Tradeweb adds ‘in-flight’ controls for European credit to AiEX

Users of the trading tool can now isolate and manage trade exceptions in real time.

Tradeweb has launched a feature on its Automated Intelligent Execution (AiEX) platform for European credit that lets users manually intervene when a trade fails to execute.

Chioma Okoye, managing director of European institutional credit at Tradeweb, says the enhancement enables clients to interact with trades that would otherwise be rejected to the order management system. Traders can now isolate what is preventing the trade from being executed and manage trade exceptions.

AiEX is a rules-based trading tool that allows users to set parameters for their orders. For example, a trader can specify how many dealers they want to reach out to, or the time for the proposed trade once quotes have been received from the dealers.

Prior to the roll-out of the new feature, users had to look at other ways of executing the trade, potentially going “fully manual” or switching to voice trading. With the enhancement, a trader can inspect the trades “in-flight”, even if, say, 20% of them are not meeting every single one of the trader’s parameters. “This is where the experience or the judgment of the human trader comes in to decide whether this is within the threshold,” Okoye says. 

Fixed income trading is edging closer towards electronification, promising greater transparency, and better price discovery and execution. However, there are often times where a human touch is unavoidable; for example, if a trade is very large or illiquid. Even with trades that are meant to be executed electronically, a trading system can throw up an exception, forcing the user to manually carry out the trade. Allowing traders a kind of manual override during the trading process, Okoye says, will help persuade them to embrace automation.

“There are certainly clients out there for whom this is the first time they feel really comfortable using automation, because there is still that ability to interact with and use their judgment to decide when they want to push all the way through or pull back, depending on what they are seeing in terms of which parameters don’t get met,” she says.   

Okoye adds that the enhancement will free up more time for traders to focus on more esoteric trades: “The more you can push through automation, the more time you have to focus on the stuff that requires a lot more attention from a human trader.”   

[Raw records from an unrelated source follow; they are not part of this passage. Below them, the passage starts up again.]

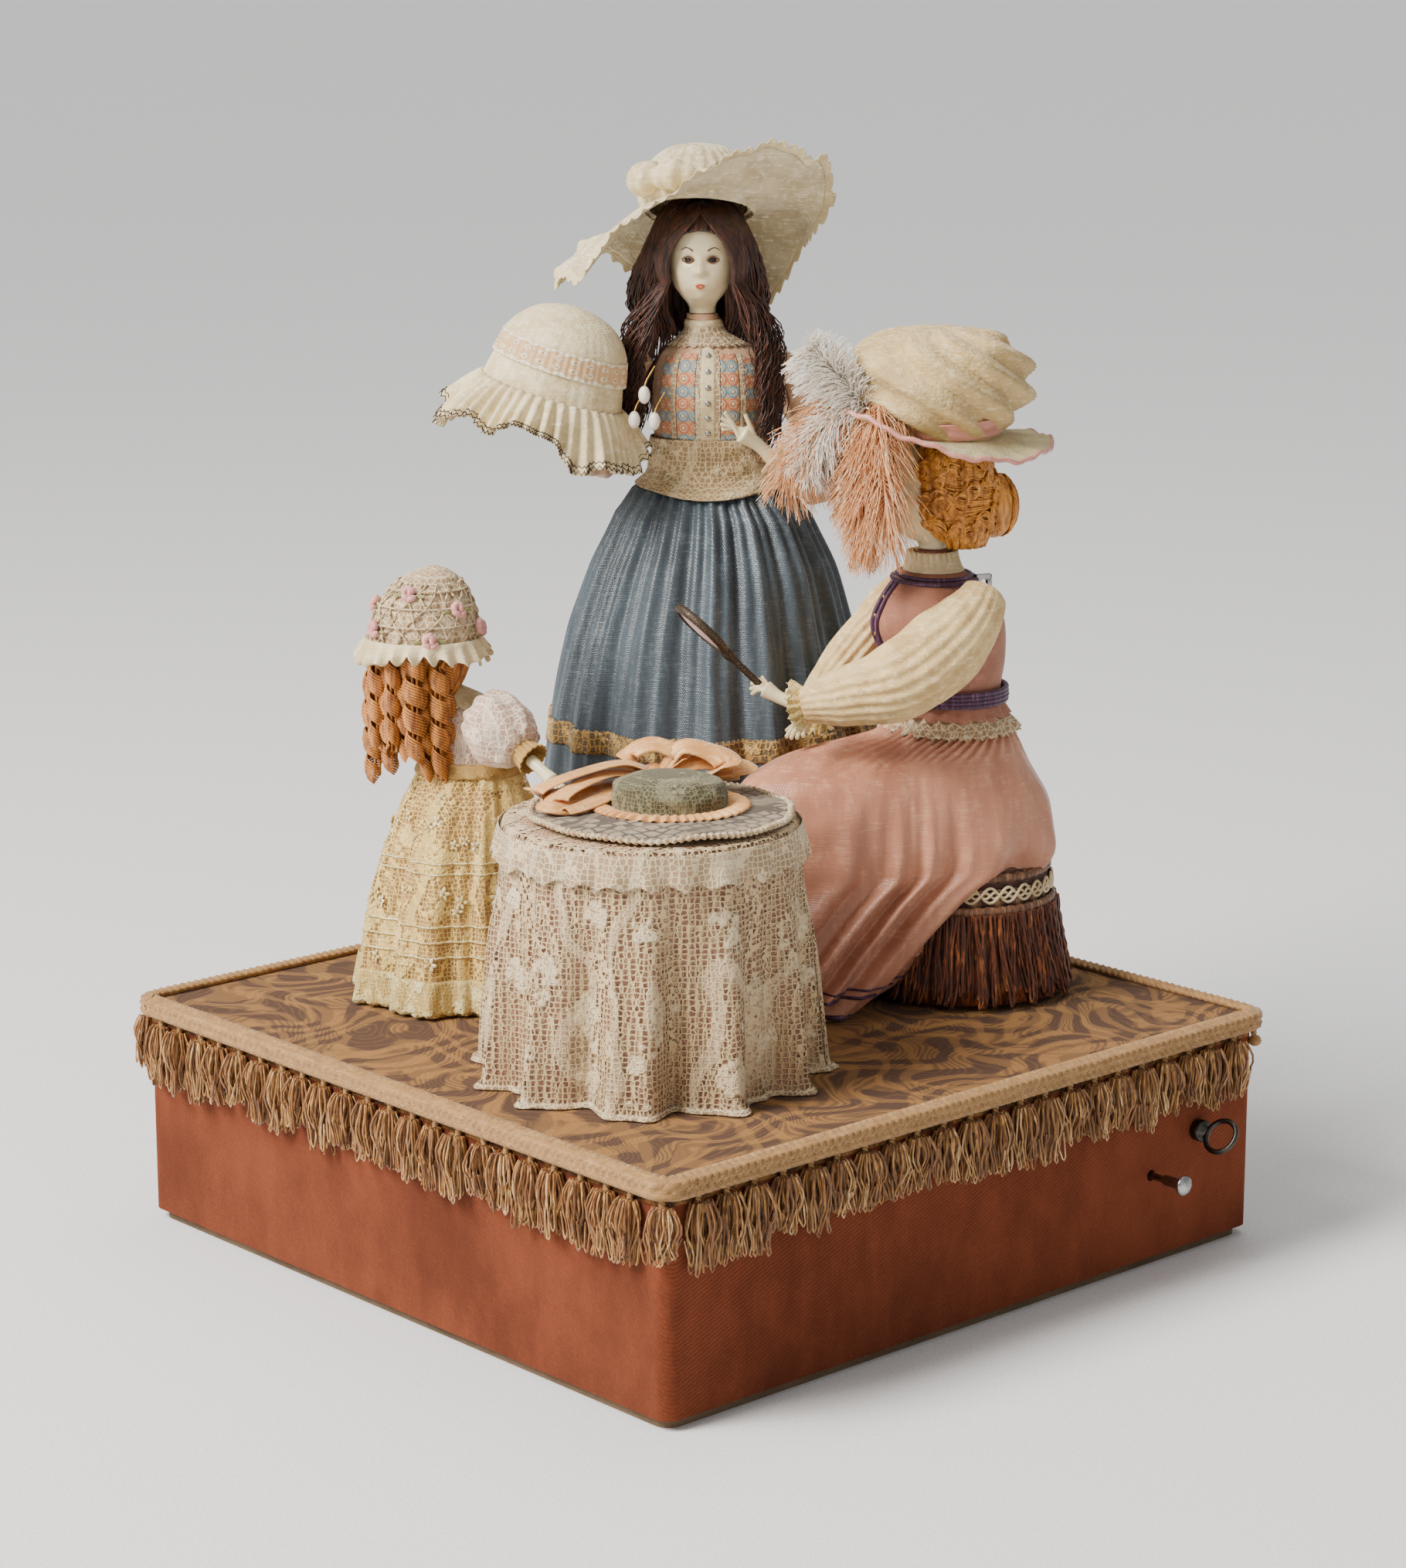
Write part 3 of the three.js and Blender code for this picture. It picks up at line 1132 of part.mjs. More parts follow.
function addTable() {
  const drum = lathe([[0, seatGap], [tableDrumRadius, seatGap], [tableDrumRadius, tableHeight - tableTopThickness],
    [tableTopRadius, tableHeight - tableTopThickness], [tableTopRadius, tableHeight], [0, tableHeight]], 24);
  addPiece(table, 'table_stand', drum, 'pasteboard');
  const sides = 3 * laceFolds;
  const top = tableHeight + seatGap;
  const inner = tableTopRadius + seatGap;
  const outer = inner + laceThickness;
  const at = (z, radius, share) => ring(sides, { x: 0, y: 0, z }, radius, radius, folds(laceFolds, share));
  const hem = (share) => THREE.MathUtils.lerp(outer, laceHemRadius, share);
  const cloth = loft([
    at(seatGap, hem(1), laceFoldShare),
    at(top * 0.35, hem(0.7), laceFoldShare),
    at(top * 0.75, hem(0.35), laceFoldShare * 0.6),
    at(top - laceThickness, outer + laceThickness / 2, laceFoldShare * 0.1),
    at(top + laceThickness, outer - laceThickness, 0),
  ]);
  const room = lathe([[0, -overrun], [inner, -overrun], [inner, top], [0, top]], 24);
  addPiece(table, 'table_lace', cut(cloth, room), 'ivory_lace');
}

const tableHat = {
  height: tableHeight + seatGap + laceThickness + seatGap,
  brimRadius: 48,
  thickness: 1.8,
  crown: { x: 7, y: 2, radiusX: 21, radiusY: 18, height: 19 },
};

function tableHatForm(extra = 0) {
  const { height, brimRadius, thickness, crown } = tableHat;
  const wave = folds(7, 0.015);
  const level = (x, y, z, a, b, reach) => ring(21, { x, y, z }, a + extra, b + extra, reach);
  return loft([
    level(4, 0, height - extra, brimRadius, brimRadius, wave),
    level(4, 0, height + thickness + extra, brimRadius, brimRadius, wave),
    level(crown.x, crown.y, height + 2 * thickness + extra, crown.radiusX + 3, crown.radiusY + 3),
    level(crown.x, crown.y, height + crown.height / 2, crown.radiusX, crown.radiusY),
    level(crown.x, crown.y, height + crown.height * 0.85 + extra, crown.radiusX - 3, crown.radiusY - 3),
    level(crown.x, crown.y, height + crown.height + extra, crown.radiusX / 2, crown.radiusY / 2),
  ]);
}

const bowLevel = tableHeight + 12.5;
const bow = {
  left: [[-6, 21, bowLevel], [-20, 12, bowLevel + 2], [-32, 4, bowLevel - 3.8], [-42, -4, bowLevel - 6.2]],
  leftRadii: [3, 4.5, 5, 3],
  middle: [[-8, 20, bowLevel], [-4, 24, bowLevel + 9], [6, 25, bowLevel + 14], [14, 24, bowLevel + 9]],
  middleRadii: [3, 4.5, 5, 3],
  right: [[0, 24, bowLevel + 2], [14, 25, bowLevel + 6], [24, 22, bowLevel + 8], [28, 18, bowLevel + 4]],
  rightRadii: [3, 4.5, 4.5, 3],
};

function addTableHat() {
  addPiece(table, 'display_hat', tableHatForm(), 'hat_gauze');
  const loops = join(limb(bow.left, bow.leftRadii), limb(bow.middle, bow.middleRadii),
    limb(bow.right, bow.rightRadii));
  addPiece(table, 'hat_bow', cut(loops, tableHatForm(seatGap)), 'peach_satin');
}

// Rods and wires between the clockwork and the figures
function addRods() {
  const [childLever, standingLever, seatedLever] = headLevers;
  const top = (neck, height) => baseHeight + neck + height / 2 - seatGap;
  addHeadRod('child_head_rod', childHeadRod, childLever, top(childNeck, childHeadHeight));
  addHeadRod('standing_head_rod', standingHeadRod, standingLever, top(standingNeck, ladyHeadHeight));
  addHeadRod('seated_head_rod', seatedHeadRod, seatedLever, top(seatedNeck, ladyHeadHeight));
  const low = wireLevel - baseHeight;
  const standingArmWire = armWire(standingShoulder.z - low).rotateZ(figureTurn - quarterTurn);
  addPiece(rootGroup, 'standing_arm_wire', moved(standingArmWire, standingWire.x, standingWire.y, wireLevel), 'steel');
  const seatedArmWire = armWire(seatedShoulder.z - low).rotateZ(figureTurn + seatedTurn - quarterTurn);
  addPiece(rootGroup, 'seated_arm_wire', moved(seatedArmWire, seatedWire.x, seatedWire.y, wireLevel), 'steel');
}

addCase();
addBoards();
addTrim();
addBedplate();
addBarrel();
addKey();
addStop();
addMusic();
addGovernor();
addCams();
addHeadLevers();
addWireLevers();
addRods();
addStandingBody();
addStandingRightArm();
addBonnet();
addStandingLeftArm();
addStandingHead();
addStool();
addSeatedSkirt();
addSeatedTorso();
addSeatedLeftArm();
addSeatedRightArm();
addSeatedHead();
addPlume();
addChildBody();
addChildHead();
addChildArms();
addTable();
addTableHat();

export default rootGroup;
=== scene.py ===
import logging
import math
import random
from dataclasses import dataclass
from enum import Enum
from typing import Callable, ClassVar, Iterable, Mapping, Sequence, Union

import bmesh
import bpy
from mathutils import Matrix, Vector, noise


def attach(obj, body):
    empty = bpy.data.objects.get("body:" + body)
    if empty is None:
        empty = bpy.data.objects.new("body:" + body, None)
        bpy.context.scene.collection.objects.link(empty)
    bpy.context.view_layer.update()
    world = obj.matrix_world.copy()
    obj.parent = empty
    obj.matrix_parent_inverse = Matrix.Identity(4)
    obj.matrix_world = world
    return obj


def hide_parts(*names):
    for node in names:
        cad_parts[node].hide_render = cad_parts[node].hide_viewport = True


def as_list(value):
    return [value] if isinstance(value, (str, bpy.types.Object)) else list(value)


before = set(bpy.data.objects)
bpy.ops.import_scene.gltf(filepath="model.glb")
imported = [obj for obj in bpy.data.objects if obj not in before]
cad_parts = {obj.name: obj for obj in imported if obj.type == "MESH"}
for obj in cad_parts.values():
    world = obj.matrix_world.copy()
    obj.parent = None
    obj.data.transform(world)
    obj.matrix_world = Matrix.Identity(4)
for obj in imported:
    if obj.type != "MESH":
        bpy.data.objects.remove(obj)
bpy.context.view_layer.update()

# The figures and the case are measured in millimetres in frames of their own, and made in metres.
MILLIMETRE = 0.001
TAU = math.tau
PLATFORM = 90.0
FIGURE_TURN = math.pi / 4
# Millimetres within which two points of a mesh are one, and below which an edge is dropped.
WELD = 0.004
SLIVER = 0.001
# The narrowest cut of cloth, in metres.
NARROWEST = 0.011
# The scale of a wave pattern whose bands lie a millimetre apart.
FINE_BANDS = 0.314
# The turn from one thread of a tassel to the next, which spreads them evenly.
GOLDEN_TURN = 2.399

log = logging.getLogger("doll")

Number = Union[float, "Link"]
Point = tuple[float, float, float]
Colour = tuple[float, float, float]
Place = Callable[[float, float], Vector]


def lerp(low: float, high: float, share: float) -> float:
    """Blend two numbers by a share from 0 to 1."""
    return low + (high - low) * share


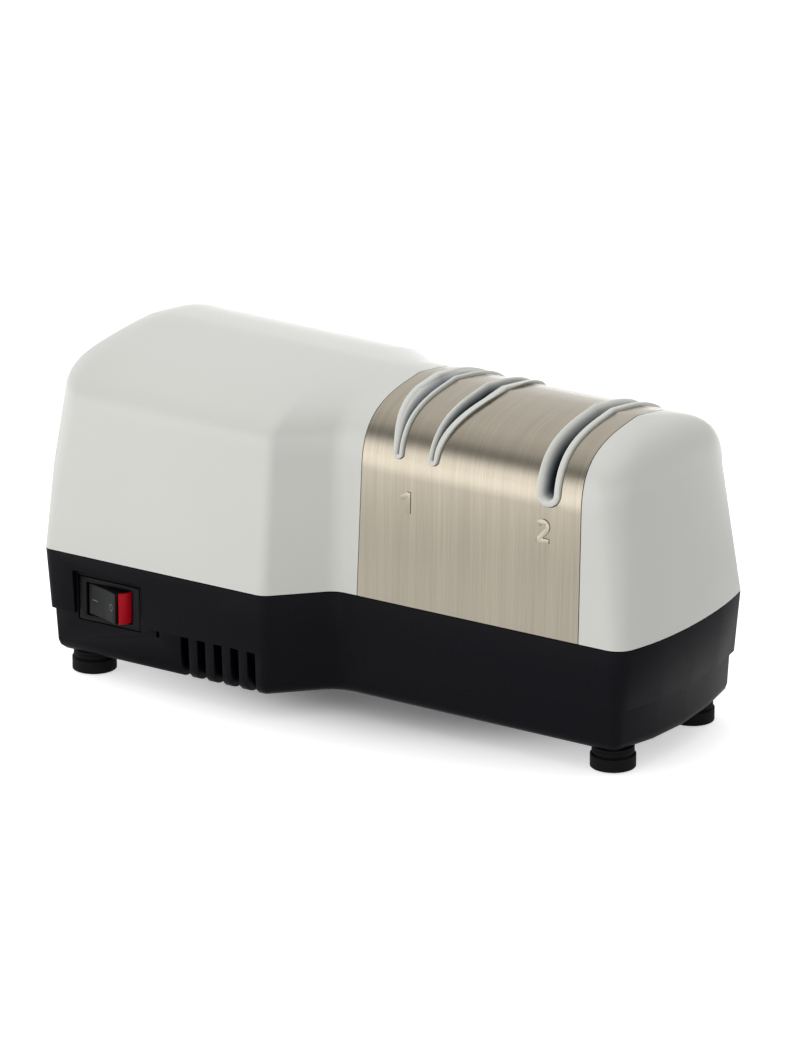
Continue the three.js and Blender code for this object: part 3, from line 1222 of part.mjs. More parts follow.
const firstStage = assembly('first_stage', FIRST_STAGE_X, 0, SHAFT_HEIGHT);
add(firstStage, 'disc_left', abrasiveDisc(-1), ABRASIVE);
add(firstStage, 'disc_right', abrasiveDisc(1), ABRASIVE);
add(firstStage, 'disc_spring', discSpring(), SHAFT_STEEL);
add(firstStage, 'drive_pin_left', drivePin(-1), SHAFT_STEEL);
add(firstStage, 'drive_pin_right', drivePin(1), SHAFT_STEEL);
add(firstStage, 'shaft_pedestal', pedestal(), ZINC);
add(firstStage, 'bearing_outboard', bearing(OUTBOARD_X), BRONZE);
add(firstStage, 'filings_magnet', magnet(), MAGNET_BLACK);

const secondStage = assembly('second_stage', SECOND_STAGE_X, 0, FINE_HEIGHT);
add(secondStage, 'fine_carrier', fineCarrier(), WHITE_PLASTIC);
add(secondStage, 'fine_axle', fineAxle(), SHAFT_STEEL);
add(secondStage, 'fine_wheel_left', fineWheel(-1), ABRASIVE);
add(secondStage, 'fine_wheel_right', fineWheel(1), ABRASIVE);

export default sharpener;
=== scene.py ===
"""Electric knife sharpener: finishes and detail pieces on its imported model, laid out as a Blender add-on."""

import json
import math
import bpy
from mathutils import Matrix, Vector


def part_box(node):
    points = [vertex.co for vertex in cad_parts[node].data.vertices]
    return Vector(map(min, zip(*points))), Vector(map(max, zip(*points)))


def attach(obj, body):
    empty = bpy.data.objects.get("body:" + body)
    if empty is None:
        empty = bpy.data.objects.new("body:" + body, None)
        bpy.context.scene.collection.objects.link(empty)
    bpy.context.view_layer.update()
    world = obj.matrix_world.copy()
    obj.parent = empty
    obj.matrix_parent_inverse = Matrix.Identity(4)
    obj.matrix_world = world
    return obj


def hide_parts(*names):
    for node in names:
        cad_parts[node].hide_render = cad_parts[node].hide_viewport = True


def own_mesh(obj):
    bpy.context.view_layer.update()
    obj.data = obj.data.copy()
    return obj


bl_info = {
    "name": "Electric Knife Sharpener",
    "version": (1, 0, 0),
    "blender": (4, 5, 0),
    "location": "3D View > Sidebar > Sharpener",
    "description": "Finishes, detail pieces and studio of an electric knife sharpener",
    "category": "Object",
}

from functools import partial

import bmesh
import bpy
from bpy.props import FloatProperty, FloatVectorProperty, PointerProperty
from mathutils import Matrix, Vector
from mathutils.bvhtree import BVHTree

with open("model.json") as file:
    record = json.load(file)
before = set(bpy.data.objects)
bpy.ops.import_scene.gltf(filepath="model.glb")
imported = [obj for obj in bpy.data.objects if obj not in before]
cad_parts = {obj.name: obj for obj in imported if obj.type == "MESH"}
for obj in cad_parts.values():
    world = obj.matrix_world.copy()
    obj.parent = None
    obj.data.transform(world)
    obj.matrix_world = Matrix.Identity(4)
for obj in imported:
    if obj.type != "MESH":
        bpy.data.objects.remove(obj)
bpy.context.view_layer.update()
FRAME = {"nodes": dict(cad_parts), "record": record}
MM = 0.001

# Sizes of the moulded body in millimetres, as in the model's source
LENGTH = 213
MOTOR_WIDTH = 106.4
HEAD_WIDTH = 72.4
WAIST_X = -11.2
WAIST_LENGTH = 16.5
WAIST_RADII = (6, 8)
LEFT_RADII = (3.5, 9)
LEFT_BOW = 2
LEFT_BULGE = 0.9
BULGE_RISE = 0.55
SEAM = 42.6
WALL = 2.5
LEFT_DRAFT = 2.8
RIGHT_DRAFT = 3.4
SHOULDERS = {"motor": 88, "head": 84, "left": 97, "right": 88}
FULLNESS = {"motor": 0.64, "head": 0.68}
TOP_FALL = {"motor": 0.137, "head": 0.125}
MOTOR_TOP = 109.6
HEAD_TOP = 106.9
ROOF_POWER = 2.5
CROWN = 0.9
RIDGE_MARGINS = (10, 15.5)
RIDGE_RADIUS = 6
RIDGE_BOW = 2
SPINE_OFFSET = 3
SIDES = {
    "front": {"radii": (7, 11), "bow": 5.6, "motor": 4.6, "head": 1, "ridge": 10.5},
    "back": {"radii": (4.5, 11), "bow": 4.2, "motor": 8, "head": 5, "ridge": 4},
}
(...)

Nicola Danese, managing director and head of European fixed income at Tradeweb, says the feature’s “hybrid” aspect makes the process less, rather than more, manual. “It’s not necessarily more manual; it’s really a manual portion that was already there and managed completely independently that is now being brought [in] as part of the workflow to give the client better, seamless execution,” he says.  

It could also allow users to set better rules for trades by allowing visibility into why an order was not executed and how frequently an exception happens. Based on these observations, a trader could decide to change the parameters they have set on the platform. 

“You would have the ability within the user interface to view your parameters, see the one that maybe you set a little bit too tight for what you are trying to achieve, and then widen it,” Okoye says. “Literally, it could be down to market conditions for the next couple of weeks, [so] you need to be a little bit wider on it. And you can do that way more dynamically now, with the ability to see what the exception was in real-time, react to it, and adjust as the need arises.” 

Tradeweb originally introduced the functionality toward the end of 2018 for the US credit market, before launching it in European credit earlier this month. The reason for the gradual roll-out is the individual characteristics of each market and the different levels of AiEX adoption among clients for each product. In European credit, for instance, the need for more direct interaction with the order came as people looked to increase the size and liquidity of orders—some of which may need a last look from the trader. It was also necessary to incorporate the firm’s full range of smarter dealer-selection tools before deploying the feature in the space.

Danese says Tradeweb sees AiEX as a growth area, with opportunities to bring less-liquid securities and larger trade sizes onto the platform. However, it requires users to become comfortable with liquid securities and smaller trades first. He says giving people “more visibility, having maybe a user interface where you can see exactly what the rules are doing for you, interacting more seamlessly with the platform on exception management, are all things in our mind that will try to address that point.”